EXERCISE PROMPT: Give back the exact lines spanning from the line with "Recreate this object" to the line with "const PLATE = (BAR_HEIGHT - RUN_GAP) / 2;", with both of those lines included and no others.

(Collection entries)
________________________________________

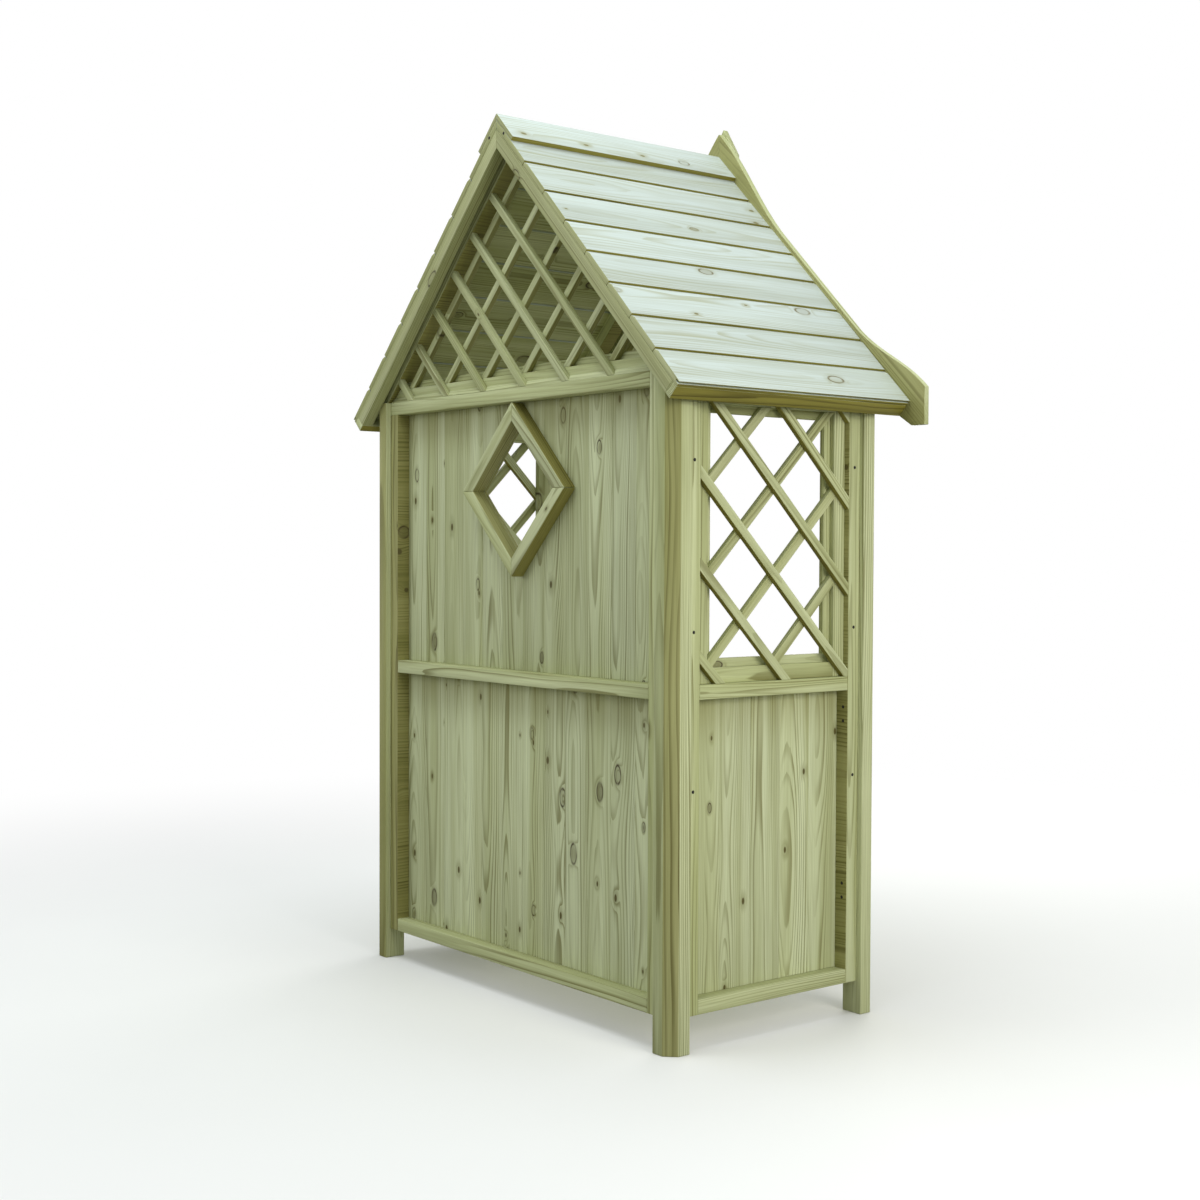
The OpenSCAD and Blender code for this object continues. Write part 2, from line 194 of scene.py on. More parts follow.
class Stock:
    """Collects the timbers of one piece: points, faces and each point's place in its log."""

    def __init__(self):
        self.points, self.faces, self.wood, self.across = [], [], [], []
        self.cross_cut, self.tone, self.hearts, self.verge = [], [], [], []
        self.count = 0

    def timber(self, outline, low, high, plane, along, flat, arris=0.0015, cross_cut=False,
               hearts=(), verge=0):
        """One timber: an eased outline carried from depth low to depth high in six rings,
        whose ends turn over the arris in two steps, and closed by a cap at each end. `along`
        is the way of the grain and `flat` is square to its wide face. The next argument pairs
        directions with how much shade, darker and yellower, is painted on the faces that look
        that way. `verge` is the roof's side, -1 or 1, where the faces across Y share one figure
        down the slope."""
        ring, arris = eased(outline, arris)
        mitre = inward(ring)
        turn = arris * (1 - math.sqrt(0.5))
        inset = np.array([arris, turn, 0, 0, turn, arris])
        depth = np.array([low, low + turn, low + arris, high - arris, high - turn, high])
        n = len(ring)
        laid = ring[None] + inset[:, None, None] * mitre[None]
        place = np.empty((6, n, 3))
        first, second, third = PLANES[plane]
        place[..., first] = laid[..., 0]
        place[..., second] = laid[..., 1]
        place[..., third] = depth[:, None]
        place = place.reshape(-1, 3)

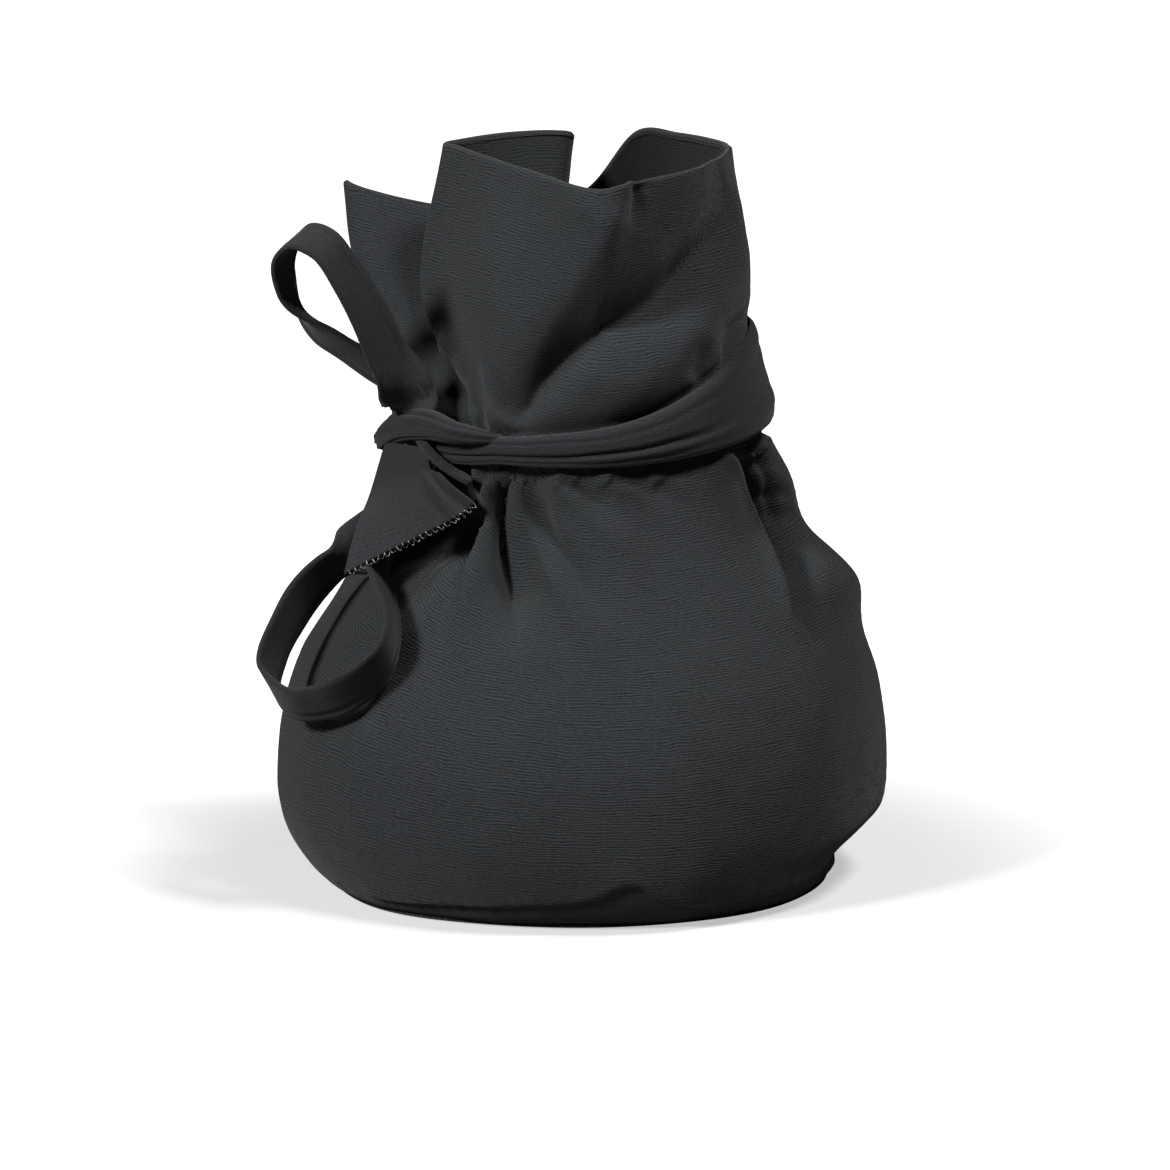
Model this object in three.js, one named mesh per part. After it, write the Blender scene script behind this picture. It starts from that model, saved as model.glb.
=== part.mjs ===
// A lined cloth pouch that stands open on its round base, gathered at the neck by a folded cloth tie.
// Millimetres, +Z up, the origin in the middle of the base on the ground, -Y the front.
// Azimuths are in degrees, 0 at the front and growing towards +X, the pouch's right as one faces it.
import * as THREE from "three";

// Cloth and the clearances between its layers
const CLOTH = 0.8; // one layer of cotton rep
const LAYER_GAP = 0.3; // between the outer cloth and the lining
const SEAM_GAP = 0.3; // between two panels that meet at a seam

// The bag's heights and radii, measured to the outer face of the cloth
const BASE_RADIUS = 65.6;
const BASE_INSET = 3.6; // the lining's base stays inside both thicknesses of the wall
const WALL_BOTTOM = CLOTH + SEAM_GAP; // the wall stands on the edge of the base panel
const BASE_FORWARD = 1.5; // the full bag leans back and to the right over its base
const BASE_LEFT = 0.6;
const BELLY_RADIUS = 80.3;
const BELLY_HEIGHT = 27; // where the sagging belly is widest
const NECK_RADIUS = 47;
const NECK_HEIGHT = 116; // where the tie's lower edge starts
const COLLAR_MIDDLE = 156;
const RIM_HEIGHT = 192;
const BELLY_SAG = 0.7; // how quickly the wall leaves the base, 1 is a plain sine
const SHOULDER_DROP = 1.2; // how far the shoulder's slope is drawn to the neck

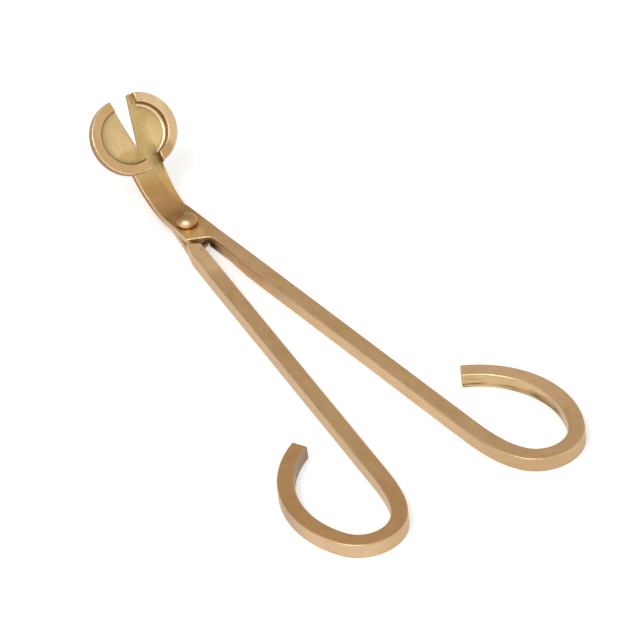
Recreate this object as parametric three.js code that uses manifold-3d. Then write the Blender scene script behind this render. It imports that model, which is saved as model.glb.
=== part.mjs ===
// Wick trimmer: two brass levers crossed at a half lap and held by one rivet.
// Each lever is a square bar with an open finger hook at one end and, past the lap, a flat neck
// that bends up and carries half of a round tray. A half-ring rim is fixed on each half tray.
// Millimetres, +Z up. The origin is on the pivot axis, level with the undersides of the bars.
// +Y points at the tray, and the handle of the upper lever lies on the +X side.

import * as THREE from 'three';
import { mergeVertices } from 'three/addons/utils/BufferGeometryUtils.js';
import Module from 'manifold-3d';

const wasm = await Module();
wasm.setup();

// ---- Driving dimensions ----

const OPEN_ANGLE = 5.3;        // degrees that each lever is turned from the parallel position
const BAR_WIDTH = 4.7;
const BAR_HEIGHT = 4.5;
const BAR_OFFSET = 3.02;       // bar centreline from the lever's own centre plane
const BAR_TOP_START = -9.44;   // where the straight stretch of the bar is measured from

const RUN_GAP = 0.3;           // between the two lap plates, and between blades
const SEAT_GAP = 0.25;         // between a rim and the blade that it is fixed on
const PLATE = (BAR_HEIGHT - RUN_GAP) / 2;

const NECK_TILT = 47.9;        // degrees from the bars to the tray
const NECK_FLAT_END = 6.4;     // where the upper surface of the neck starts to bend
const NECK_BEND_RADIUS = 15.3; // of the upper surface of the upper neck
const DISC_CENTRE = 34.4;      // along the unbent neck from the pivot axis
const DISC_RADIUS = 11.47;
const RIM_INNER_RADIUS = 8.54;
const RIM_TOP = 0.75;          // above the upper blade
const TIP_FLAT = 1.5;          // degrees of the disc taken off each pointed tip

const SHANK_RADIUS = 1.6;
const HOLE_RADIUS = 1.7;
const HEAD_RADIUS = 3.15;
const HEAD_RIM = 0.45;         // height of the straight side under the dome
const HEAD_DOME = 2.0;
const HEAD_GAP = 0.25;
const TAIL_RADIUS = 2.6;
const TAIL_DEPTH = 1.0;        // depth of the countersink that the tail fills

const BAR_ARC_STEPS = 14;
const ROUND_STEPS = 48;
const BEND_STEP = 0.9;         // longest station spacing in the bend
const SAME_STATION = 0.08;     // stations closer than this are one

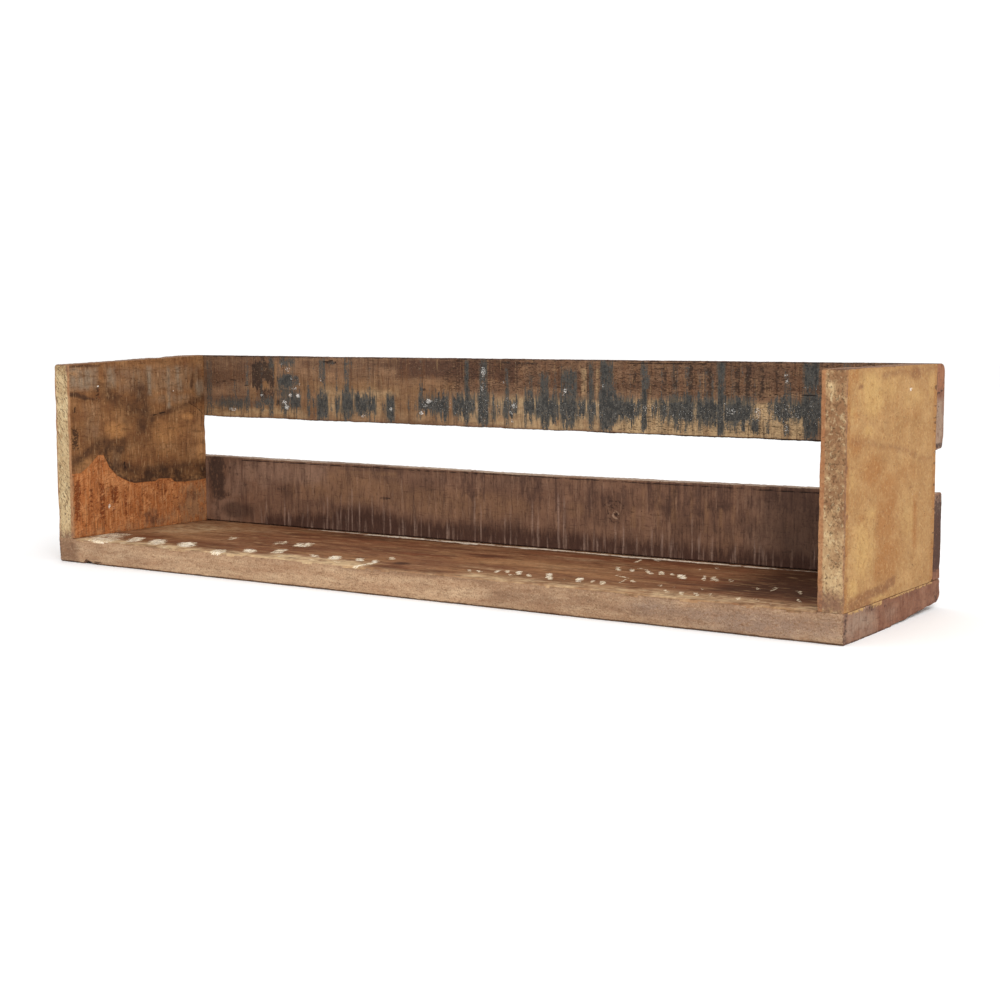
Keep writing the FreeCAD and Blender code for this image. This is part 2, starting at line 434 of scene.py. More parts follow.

________________________________________

THE RESPONSE:
Recreate this object as parametric three.js code that uses manifold-3d. Then write the Blender scene script behind this render. It imports that model, which is saved as model.glb.
=== part.mjs ===
// Wick trimmer: two brass levers crossed at a half lap and held by one rivet.
// Each lever is a square bar with an open finger hook at one end and, past the lap, a flat neck
// that bends up and carries half of a round tray. A half-ring rim is fixed on each half tray.
// Millimetres, +Z up. The origin is on the pivot axis, level with the undersides of the bars.
// +Y points at the tray, and the handle of the upper lever lies on the +X side.

import * as THREE from 'three';
import { mergeVertices } from 'three/addons/utils/BufferGeometryUtils.js';
import Module from 'manifold-3d';

const wasm = await Module();
wasm.setup();

// ---- Driving dimensions ----

const OPEN_ANGLE = 5.3;        // degrees that each lever is turned from the parallel position
const BAR_WIDTH = 4.7;
const BAR_HEIGHT = 4.5;
const BAR_OFFSET = 3.02;       // bar centreline from the lever's own centre plane
const BAR_TOP_START = -9.44;   // where the straight stretch of the bar is measured from

const RUN_GAP = 0.3;           // between the two lap plates, and between blades
const SEAT_GAP = 0.25;         // between a rim and the blade that it is fixed on
const PLATE = (BAR_HEIGHT - RUN_GAP) / 2;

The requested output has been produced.